The crazy part is this: she performed several experiments in which her subjects’ saliva was tested both before and after they adopted a power pose, and found their hormone levels adjusted after a scant two minutes in one of these poses:
Holding a power pose caused the subjects’ testosterone levels to go up and cortisol levels to go down. This makes us feel that all is right with our world. Testosterone causes us to feel confident and assertive (not just compelled to make war and scratch our balls). Cortisol, the so-called stress hormone, is your best friend when you’re running for your life, but destructive the rest of the time, decreasing bone formation, burning out neural pathways, suppressing the immune system, and sharing partial responsibility for the formation of evil belly fat.
You’ve got to know what comes next. There are also poses — what Cuddy diplomatically refers to as low power poses — that have the opposite effect on us. After two minutes of sitting slumped with our legs and arms crossed, testosterone plummets and cortisol spikes. As a result we feel stressed, powerless, hopeless and unhappy.
Cuddy conducted another experiment. In this one, her subjects were interviewed for a job. Half of the group power posed for two minutes before their interviews and half did this:
The outcome was startling. The subjects who power posed for two minutes before their interview — remember, it alters your hormone levels for twenty minutes — were recommended for hire. How many of the subjects who spent their two minutes in low power poses were recommended for hire? None.
So that chick on the right checking her phone? Striking the classic low power pose. Rounded shoulders, sagging middle, crossed legs, consumed with life on the little screen.
It would be one thing if we checked our phones once in a while, but we’re pretty much always hunched over our screens. People who study such things claim it’s as much as 150 times a day. I’ll do the liberal arts major math for you: Let’s say we only check our phones 100 times a day (easier for me to do in my head, and also makes us appear less pathetically addicted), and only half of those checks are over two minutes long. (Most of the time we’re doing just that — checking — and it takes ten seconds, but if we’re tweeting, posting or writing an email, it may be as long as ten minutes). Fifty times twenty (the number of minutes your hormone level is affected by your pose) equals one thousand minutes of high cortisol/low testosterone, or about 16 hours and 40 minutes of feeling listless, stressed and unhappy. If you log in a solid eight hours sleep per night as I do, that’s every waking moment.
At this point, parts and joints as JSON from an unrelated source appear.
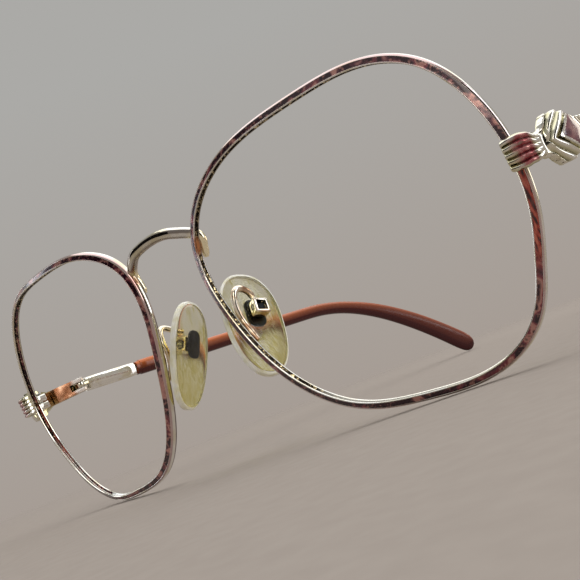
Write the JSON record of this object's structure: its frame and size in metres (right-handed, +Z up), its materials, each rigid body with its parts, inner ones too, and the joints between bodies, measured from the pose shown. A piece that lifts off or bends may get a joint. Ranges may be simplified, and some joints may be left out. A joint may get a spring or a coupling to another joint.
{
  "type": "eyeglass frame",
  "caption": "Metal full-rim eyeglass frame with an arched bridge, clear nose pads on gooseneck arms, ribbed end pieces with a fluted lozenge, and folding temples in brown plastic sleeves.",
  "frame": {"origin": "middle of the frame's footprint, on the surface that it stands on", "axes": "+X to the wearer's left, +Y backwards along the temples, +Z up"},
  "size_m": [0.1292, 0.1572, 0.0475],
  "materials": {
    "enamelled_rim": "tortoise enamel on nickel silver",
    "nickel_silver": "polished",
    "ornament_enamel": "mauve-brown enamel",
    "solder_metal": "copper-toned where the plating has worn",
    "screw_steel": "turned",
    "temple_plastic": "polished brown acetate",
    "clear_pad": "clear, yellowed with age",
    "pad_insert_metal": "darkened"
  },
  "bodies": {
    "front": {"bridge": "nickel_silver", "rim_left": "enamelled_rim", "rim_right": "enamelled_rim", "end_piece_left": "nickel_silver", "end_piece_right": "nickel_silver", "lozenge_left": "ornament_enamel", "lozenge_right": "ornament_enamel", "closing_block_upper_left": "nickel_silver", "closing_block_upper_right": "nickel_silver", "closing_block_lower_left": "nickel_silver", "closing_block_lower_right": "nickel_silver", "rim_screw_left": "screw_steel", "rim_screw_right": "screw_steel", "hinge_front_left": "solder_metal", "hinge_front_right": "solder_metal", "hinge_screw_left": "screw_steel", "hinge_screw_right": "screw_steel", "pad_arm_left": "solder_metal", "pad_arm_right": "solder_metal", "pad_box_left": "solder_metal", "pad_box_right": "solder_metal", "pad_pin_left": "screw_steel", "pad_pin_right": "screw_steel"},
    "temple_left": {"hinge_temple_left": "nickel_silver", "temple_left": "nickel_silver", "temple_sleeve_left": "temple_plastic"},
    "temple_right": {"hinge_temple_right": "nickel_silver", "temple_right": "nickel_silver", "temple_sleeve_right": "temple_plastic"},
    "pad_left": {"pad_insert_left": "pad_insert_metal", "nose_pad_left": "clear_pad"},
    "pad_right": {"pad_insert_right": "pad_insert_metal", "nose_pad_right": "clear_pad"}
  },
  "joints": [
    {"name": "temple_left_fold", "type": "hinge", "parent": "front", "child": "temple_left", "pos_m": [0.06133, -0.05471, 0.02765], "axis": [0, -0.1433, 0.9897], "range_deg": [0, 79]},
    {"name": "temple_right_fold", "type": "hinge", "parent": "front", "child": "temple_right", "pos_m": [-0.06133, -0.05471, 0.02765], "axis": [0, 0.1433, -0.9897], "range_deg": [0, 73]},
    {"name": "pad_left_rock", "type": "hinge", "parent": "front", "child": "pad_left", "pos_m": [0.01001, -0.06891, 0.02305], "axis": [-0.2889, -0.9267, 0.2403], "range_deg": [-8, 8]},
    {"name": "pad_right_rock", "type": "hinge", "parent": "front", "child": "pad_right", "pos_m": [-0.01001, -0.06891, 0.02305], "axis": [-0.2889, 0.9267, -0.2403], "range_deg": [-8, 8]}
  ]
}
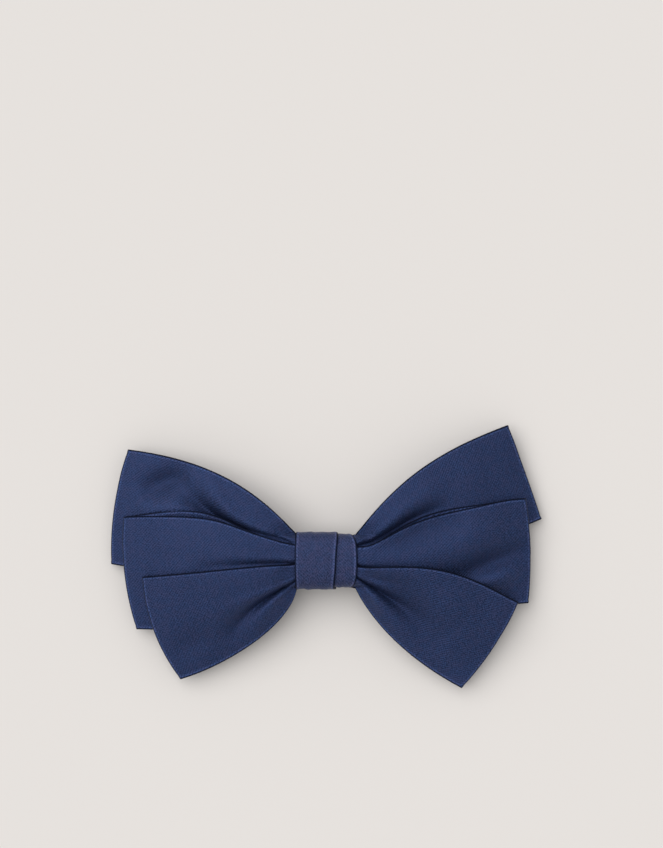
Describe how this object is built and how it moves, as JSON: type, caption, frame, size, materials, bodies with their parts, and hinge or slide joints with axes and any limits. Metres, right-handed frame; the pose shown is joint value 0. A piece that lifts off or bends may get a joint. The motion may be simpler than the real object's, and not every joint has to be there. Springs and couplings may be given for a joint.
{
  "type": "hair bow",
  "caption": "Navy satin hair bow with shingled ribbon loops each side, a wrapped centre band and a steel spring clip on its back.",
  "frame": {"origin": "middle of the latch arm's flat lower face, straight below the knot, where the closed clip rests on a surface", "axes": "+Z out of the bow's decorative face, +X along its width towards the catch end of the clip, +Y towards the bow's upper edge"},
  "size_m": [0.1701, 0.104, 0.0201],
  "materials": {
    "satin": "satin",
    "thread": "matte",
    "plated_steel": "satin",
    "spring_steel": "satin"
  },
  "bodies": {
    "bow": {"upper_loop": "satin", "middle_loop": "satin", "lower_loop": "satin", "gathering_thread": "thread", "centre_band": "satin", "band_stitches": "thread", "clip_plate": "plated_steel", "spring_leaf": "spring_steel", "hinge_pin": "plated_steel", "catch_base": "plated_steel", "catch_rivet": "plated_steel"},
    "arm": {"latch_arm": "plated_steel"},
    "prong_upper": {"catch_prong_upper": "plated_steel"},
    "prong_lower": {"catch_prong_lower": "plated_steel"}
  },
  "joints": [
    {"name": "arm_hinge", "type": "hinge", "parent": "bow", "child": "arm", "pos_m": [-0.0375, 0, 0.003], "axis": [0, 1, 0], "range_deg": [0, 105]},
    {"name": "prong_upper_squeeze", "type": "hinge", "parent": "bow", "child": "prong_upper", "pos_m": [0.037, 0.0021, 0.005], "axis": [-1, 0, 0], "range_deg": [0, 9], "stiffness_Nm_per_rad": 0.06},
    {"name": "prong_lower_squeeze", "type": "hinge", "parent": "bow", "child": "prong_lower", "pos_m": [0.037, -0.0021, 0.005], "axis": [1, 0, 0], "range_deg": [0, 9], "stiffness_Nm_per_rad": 0.06}
  ]
}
I’m not a Luddite (says everyone who rants about digital self-imposed slavery). I know smart phones aren’t going anywhere, but do yourself a favor and spend a few days checking it maybe once or twice a day, and see what happens. We in Karbohemia, feeling a flush of optimism and good will, have found that it does make a difference.
Sources:
People on phones/www.siliconangle.com; Michael Phelps/www.creativecreativity.typepad.com; “What Does Dominance Look Like?/www.smalltalkbigresults.com/Leigh Buchanan, Inc. Magazine; Low Power Pose/Ann Cuddy Ted Talk; Julia Child on “The French Chef,”/Paul Child/www.npr.org.
I really love this. For so many reasons. (One being now I know what to do before my next job interview!)
I am actually kind of famous for forgetting my phone. (Like all the time.) And when I don’t have it I never miss it. (Except for the one time I didn’t have it and saw a 65-year-old-freakshow at the bank that I couldn’t take a photo of. But anyway…)
Whenever I do constantly check it (and I do) I wonder what exactly I’m looking for. And I started playing Candy Crush on it recently and besides the fact that it’s a total timesuck, every single time I play I feel aggravated and unhappy and I hate it. In fact, I just uninstalled it from my phone. Just now.
Yay! Hunched over less, arms in the air more. I feel better already!
Thanks for chiming in, Charlene. I really DO think there’s something to it. For the simple reason that, as you said, when we stop all that manic checking for few hours, life seems to go better. Now, off to stand around like Wonder Woman!